Source material>
__________
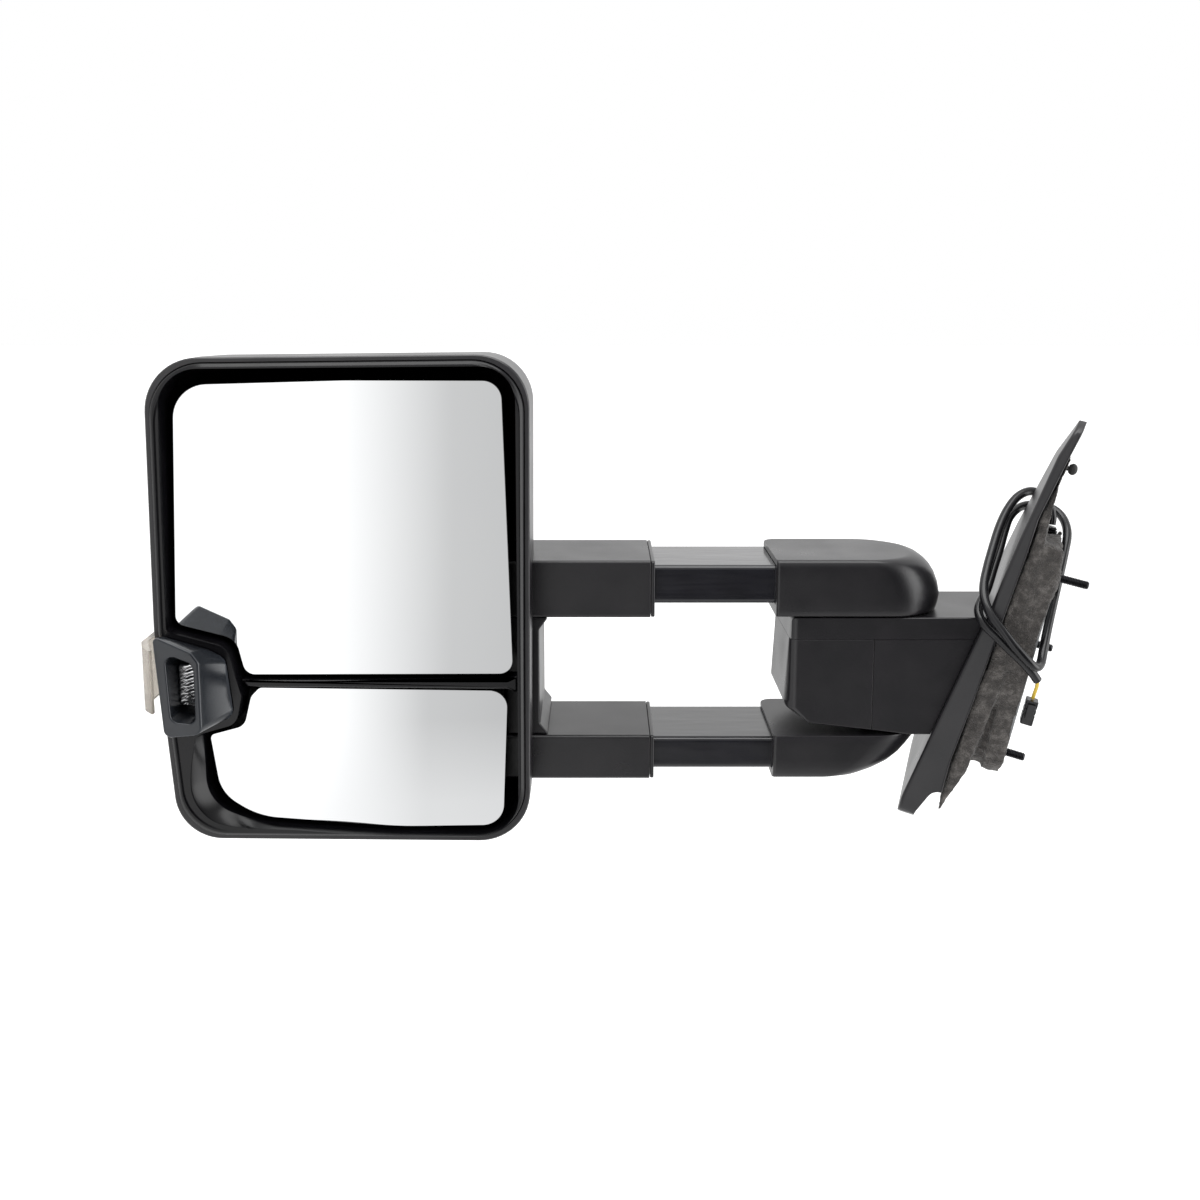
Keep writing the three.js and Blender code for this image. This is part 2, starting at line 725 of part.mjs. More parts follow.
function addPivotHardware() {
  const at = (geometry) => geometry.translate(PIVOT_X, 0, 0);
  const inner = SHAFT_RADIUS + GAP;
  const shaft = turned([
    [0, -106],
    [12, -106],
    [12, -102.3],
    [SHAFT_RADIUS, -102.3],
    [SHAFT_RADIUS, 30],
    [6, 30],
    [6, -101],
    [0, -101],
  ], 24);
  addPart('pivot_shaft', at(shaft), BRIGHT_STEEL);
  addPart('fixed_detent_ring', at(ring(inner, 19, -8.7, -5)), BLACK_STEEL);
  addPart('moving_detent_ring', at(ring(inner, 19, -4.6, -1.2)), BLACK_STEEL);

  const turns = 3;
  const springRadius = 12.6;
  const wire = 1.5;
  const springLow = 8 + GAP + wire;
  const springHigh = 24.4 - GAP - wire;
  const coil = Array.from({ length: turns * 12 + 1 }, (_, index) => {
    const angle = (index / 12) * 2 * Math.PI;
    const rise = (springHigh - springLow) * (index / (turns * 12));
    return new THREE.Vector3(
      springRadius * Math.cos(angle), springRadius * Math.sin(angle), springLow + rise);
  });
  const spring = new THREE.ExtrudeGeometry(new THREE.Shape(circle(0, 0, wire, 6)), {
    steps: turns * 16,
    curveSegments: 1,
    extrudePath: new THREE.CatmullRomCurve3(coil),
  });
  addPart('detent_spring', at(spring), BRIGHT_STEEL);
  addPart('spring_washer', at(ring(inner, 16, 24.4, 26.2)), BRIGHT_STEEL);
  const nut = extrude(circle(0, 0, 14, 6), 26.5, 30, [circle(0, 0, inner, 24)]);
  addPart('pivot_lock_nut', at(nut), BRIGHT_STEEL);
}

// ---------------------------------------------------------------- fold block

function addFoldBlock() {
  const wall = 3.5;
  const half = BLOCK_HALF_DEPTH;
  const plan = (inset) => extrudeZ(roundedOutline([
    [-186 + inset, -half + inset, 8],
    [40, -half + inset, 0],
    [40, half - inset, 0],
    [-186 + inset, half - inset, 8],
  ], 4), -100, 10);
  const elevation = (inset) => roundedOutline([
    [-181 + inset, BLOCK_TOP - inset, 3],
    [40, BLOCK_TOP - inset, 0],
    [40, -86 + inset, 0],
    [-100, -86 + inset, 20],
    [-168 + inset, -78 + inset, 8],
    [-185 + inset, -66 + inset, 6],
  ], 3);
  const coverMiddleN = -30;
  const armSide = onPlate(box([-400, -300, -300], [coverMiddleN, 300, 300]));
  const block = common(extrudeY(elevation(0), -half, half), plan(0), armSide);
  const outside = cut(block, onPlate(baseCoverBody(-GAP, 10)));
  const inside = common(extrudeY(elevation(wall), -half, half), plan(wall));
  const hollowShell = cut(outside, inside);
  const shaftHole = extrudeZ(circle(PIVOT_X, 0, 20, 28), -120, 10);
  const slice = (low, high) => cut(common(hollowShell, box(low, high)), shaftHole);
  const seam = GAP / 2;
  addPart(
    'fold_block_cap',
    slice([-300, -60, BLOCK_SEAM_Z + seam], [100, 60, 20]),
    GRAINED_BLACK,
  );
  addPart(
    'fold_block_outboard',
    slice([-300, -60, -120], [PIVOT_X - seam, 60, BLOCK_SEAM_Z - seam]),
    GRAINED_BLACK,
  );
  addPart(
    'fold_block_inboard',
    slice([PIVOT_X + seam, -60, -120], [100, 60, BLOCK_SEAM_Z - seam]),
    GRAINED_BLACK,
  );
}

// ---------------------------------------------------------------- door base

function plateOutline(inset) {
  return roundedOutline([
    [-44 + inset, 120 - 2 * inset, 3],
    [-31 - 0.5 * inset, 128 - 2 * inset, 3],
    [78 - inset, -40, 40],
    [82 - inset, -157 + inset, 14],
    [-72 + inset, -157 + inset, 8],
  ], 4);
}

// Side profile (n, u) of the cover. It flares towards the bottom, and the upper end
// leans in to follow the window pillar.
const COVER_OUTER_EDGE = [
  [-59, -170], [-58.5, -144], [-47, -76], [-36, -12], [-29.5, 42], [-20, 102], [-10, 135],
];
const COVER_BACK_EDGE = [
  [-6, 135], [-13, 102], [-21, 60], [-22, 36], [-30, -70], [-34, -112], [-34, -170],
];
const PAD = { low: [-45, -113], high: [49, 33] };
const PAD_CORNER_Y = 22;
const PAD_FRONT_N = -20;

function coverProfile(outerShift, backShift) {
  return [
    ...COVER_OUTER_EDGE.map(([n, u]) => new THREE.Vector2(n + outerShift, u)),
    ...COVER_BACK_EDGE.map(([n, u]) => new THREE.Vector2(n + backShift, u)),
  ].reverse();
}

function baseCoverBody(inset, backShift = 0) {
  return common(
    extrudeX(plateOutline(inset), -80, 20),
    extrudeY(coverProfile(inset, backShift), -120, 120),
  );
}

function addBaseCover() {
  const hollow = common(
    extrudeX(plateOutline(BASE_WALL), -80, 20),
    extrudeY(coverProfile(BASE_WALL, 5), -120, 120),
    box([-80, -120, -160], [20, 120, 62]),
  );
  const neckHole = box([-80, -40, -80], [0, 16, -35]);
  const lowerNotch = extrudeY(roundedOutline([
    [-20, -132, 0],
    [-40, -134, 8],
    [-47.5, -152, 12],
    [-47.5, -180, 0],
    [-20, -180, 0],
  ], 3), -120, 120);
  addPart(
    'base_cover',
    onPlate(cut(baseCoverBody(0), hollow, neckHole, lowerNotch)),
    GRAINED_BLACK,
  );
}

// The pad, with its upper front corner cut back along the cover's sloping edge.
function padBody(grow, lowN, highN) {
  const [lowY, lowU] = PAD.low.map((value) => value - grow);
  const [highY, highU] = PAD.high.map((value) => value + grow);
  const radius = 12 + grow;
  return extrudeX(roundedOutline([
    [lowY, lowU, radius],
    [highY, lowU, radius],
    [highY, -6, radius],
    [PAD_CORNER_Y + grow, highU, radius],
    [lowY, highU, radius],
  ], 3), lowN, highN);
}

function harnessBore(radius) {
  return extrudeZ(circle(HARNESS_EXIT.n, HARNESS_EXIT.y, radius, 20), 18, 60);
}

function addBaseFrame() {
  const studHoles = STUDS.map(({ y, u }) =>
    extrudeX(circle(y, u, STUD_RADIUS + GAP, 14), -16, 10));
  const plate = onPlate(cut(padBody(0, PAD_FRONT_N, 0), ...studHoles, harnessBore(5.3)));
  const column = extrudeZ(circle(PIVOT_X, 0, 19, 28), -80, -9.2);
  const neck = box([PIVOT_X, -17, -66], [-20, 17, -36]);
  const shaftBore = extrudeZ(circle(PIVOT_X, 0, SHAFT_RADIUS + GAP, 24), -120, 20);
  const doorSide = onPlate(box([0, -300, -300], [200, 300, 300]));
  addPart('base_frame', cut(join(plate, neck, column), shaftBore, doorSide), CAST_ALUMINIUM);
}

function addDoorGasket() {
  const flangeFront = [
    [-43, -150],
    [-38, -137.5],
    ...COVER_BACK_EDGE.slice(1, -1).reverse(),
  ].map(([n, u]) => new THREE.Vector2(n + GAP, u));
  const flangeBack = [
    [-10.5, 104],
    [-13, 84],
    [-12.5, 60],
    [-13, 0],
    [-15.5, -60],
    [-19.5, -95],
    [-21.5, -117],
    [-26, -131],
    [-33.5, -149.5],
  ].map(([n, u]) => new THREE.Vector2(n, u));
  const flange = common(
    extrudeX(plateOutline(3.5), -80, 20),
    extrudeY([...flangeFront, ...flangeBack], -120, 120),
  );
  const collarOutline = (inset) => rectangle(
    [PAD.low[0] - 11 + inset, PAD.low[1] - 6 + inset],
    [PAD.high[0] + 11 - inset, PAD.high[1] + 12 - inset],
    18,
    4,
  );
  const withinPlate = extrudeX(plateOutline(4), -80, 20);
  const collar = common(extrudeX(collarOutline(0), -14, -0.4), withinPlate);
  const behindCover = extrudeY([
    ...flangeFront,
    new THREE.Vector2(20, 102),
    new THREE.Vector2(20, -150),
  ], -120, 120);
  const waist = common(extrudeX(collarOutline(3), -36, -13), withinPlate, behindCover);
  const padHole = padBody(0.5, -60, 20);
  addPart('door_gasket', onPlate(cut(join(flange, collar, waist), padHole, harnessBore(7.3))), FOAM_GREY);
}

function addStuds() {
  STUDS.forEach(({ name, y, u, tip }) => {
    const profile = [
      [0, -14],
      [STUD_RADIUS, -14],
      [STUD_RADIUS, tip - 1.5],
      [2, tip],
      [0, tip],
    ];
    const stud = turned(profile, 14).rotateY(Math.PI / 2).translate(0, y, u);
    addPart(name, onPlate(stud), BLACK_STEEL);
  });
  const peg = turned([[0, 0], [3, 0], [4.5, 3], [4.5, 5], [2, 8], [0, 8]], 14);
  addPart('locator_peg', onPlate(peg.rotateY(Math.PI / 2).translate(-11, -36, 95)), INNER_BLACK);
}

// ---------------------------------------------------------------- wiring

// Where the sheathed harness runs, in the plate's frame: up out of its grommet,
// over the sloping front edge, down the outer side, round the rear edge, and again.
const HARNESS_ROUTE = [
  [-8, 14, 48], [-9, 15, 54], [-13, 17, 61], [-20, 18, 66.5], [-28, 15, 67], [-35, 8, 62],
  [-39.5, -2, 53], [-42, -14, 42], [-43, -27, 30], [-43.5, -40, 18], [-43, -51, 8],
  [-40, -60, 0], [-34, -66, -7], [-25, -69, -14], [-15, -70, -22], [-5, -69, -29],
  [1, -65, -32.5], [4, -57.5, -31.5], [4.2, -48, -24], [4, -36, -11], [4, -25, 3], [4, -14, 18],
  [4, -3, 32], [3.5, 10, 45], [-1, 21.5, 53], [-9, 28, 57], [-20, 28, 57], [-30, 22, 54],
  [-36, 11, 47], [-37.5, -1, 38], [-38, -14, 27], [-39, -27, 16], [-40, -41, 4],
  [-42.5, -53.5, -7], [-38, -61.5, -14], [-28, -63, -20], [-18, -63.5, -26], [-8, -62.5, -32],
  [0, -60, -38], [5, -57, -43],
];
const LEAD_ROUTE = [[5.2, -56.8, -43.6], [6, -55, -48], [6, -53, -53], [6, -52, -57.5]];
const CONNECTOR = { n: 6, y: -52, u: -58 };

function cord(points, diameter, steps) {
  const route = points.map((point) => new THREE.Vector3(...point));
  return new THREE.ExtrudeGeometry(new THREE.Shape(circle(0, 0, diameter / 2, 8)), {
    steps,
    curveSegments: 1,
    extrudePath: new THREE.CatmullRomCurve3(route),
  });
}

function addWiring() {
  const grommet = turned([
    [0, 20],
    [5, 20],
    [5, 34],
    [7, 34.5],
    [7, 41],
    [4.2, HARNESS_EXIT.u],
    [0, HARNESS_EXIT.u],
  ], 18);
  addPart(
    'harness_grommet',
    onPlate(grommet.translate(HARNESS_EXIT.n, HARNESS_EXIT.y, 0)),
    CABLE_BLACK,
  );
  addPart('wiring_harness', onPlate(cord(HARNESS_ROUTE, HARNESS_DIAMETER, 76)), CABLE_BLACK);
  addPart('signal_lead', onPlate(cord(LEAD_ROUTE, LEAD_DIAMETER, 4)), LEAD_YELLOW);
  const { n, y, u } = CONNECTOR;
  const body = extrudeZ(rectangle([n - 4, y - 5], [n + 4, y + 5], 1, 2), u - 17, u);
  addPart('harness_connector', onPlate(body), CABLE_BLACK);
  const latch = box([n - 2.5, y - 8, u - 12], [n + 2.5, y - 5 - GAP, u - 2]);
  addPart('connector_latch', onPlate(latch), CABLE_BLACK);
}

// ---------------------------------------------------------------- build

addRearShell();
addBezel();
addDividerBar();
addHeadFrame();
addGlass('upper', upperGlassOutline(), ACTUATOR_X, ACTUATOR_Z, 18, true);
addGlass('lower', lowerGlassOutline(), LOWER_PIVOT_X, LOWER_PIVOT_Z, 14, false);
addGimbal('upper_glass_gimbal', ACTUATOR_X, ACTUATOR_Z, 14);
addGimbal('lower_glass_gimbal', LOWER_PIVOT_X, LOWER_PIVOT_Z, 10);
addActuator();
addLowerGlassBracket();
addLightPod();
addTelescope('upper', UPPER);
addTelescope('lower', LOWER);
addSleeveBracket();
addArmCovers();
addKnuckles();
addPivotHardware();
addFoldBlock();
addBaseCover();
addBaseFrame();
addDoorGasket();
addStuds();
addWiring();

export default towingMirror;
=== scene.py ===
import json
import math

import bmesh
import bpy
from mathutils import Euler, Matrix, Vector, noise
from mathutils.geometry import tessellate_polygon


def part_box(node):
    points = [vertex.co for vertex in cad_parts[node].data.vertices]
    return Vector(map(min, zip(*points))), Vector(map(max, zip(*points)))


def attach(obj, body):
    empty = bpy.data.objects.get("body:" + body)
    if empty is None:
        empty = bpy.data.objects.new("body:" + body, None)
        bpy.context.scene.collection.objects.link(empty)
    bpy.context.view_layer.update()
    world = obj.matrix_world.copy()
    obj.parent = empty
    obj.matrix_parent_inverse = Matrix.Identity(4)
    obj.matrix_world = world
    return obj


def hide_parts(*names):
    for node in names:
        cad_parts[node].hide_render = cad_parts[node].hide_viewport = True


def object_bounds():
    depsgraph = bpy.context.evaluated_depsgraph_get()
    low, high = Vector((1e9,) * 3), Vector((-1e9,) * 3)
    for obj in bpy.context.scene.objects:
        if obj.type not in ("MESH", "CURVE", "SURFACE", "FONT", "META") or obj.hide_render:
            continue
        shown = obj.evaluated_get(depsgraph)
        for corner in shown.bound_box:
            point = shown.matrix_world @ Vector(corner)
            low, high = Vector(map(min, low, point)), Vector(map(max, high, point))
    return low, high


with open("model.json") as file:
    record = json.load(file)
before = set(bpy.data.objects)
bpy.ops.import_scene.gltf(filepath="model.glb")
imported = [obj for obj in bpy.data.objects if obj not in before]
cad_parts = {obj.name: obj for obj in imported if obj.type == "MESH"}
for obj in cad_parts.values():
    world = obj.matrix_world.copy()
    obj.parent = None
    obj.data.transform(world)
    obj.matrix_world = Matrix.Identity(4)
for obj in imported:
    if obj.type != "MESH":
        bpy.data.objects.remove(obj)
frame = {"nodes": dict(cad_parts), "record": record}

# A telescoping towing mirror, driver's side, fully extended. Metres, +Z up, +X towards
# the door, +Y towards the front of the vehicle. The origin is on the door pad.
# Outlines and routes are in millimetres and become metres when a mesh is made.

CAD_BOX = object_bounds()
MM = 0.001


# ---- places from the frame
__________
Goal> Reproduce exactly, and only, the lines from the one that contains "addRearShell();" down to the one that contains "point = shown.matrix_world", both ends included.

Written solution>
addRearShell();
addBezel();
addDividerBar();
addHeadFrame();
addGlass('upper', upperGlassOutline(), ACTUATOR_X, ACTUATOR_Z, 18, true);
addGlass('lower', lowerGlassOutline(), LOWER_PIVOT_X, LOWER_PIVOT_Z, 14, false);
addGimbal('upper_glass_gimbal', ACTUATOR_X, ACTUATOR_Z, 14);
addGimbal('lower_glass_gimbal', LOWER_PIVOT_X, LOWER_PIVOT_Z, 10);
addActuator();
addLowerGlassBracket();
addLightPod();
addTelescope('upper', UPPER);
addTelescope('lower', LOWER);
addSleeveBracket();
addArmCovers();
addKnuckles();
addPivotHardware();
addFoldBlock();
addBaseCover();
addBaseFrame();
addDoorGasket();
addStuds();
addWiring();

export default towingMirror;
=== scene.py ===
import json
import math

import bmesh
import bpy
from mathutils import Euler, Matrix, Vector, noise
from mathutils.geometry import tessellate_polygon


def part_box(node):
    points = [vertex.co for vertex in cad_parts[node].data.vertices]
    return Vector(map(min, zip(*points))), Vector(map(max, zip(*points)))


def attach(obj, body):
    empty = bpy.data.objects.get("body:" + body)
    if empty is None:
        empty = bpy.data.objects.new("body:" + body, None)
        bpy.context.scene.collection.objects.link(empty)
    bpy.context.view_layer.update()
    world = obj.matrix_world.copy()
    obj.parent = empty
    obj.matrix_parent_inverse = Matrix.Identity(4)
    obj.matrix_world = world
    return obj


def hide_parts(*names):
    for node in names:
        cad_parts[node].hide_render = cad_parts[node].hide_viewport = True


def object_bounds():
    depsgraph = bpy.context.evaluated_depsgraph_get()
    low, high = Vector((1e9,) * 3), Vector((-1e9,) * 3)
    for obj in bpy.context.scene.objects:
        if obj.type not in ("MESH", "CURVE", "SURFACE", "FONT", "META") or obj.hide_render:
            continue
        shown = obj.evaluated_get(depsgraph)
        for corner in shown.bound_box:
            point = shown.matrix_world @ Vector(corner)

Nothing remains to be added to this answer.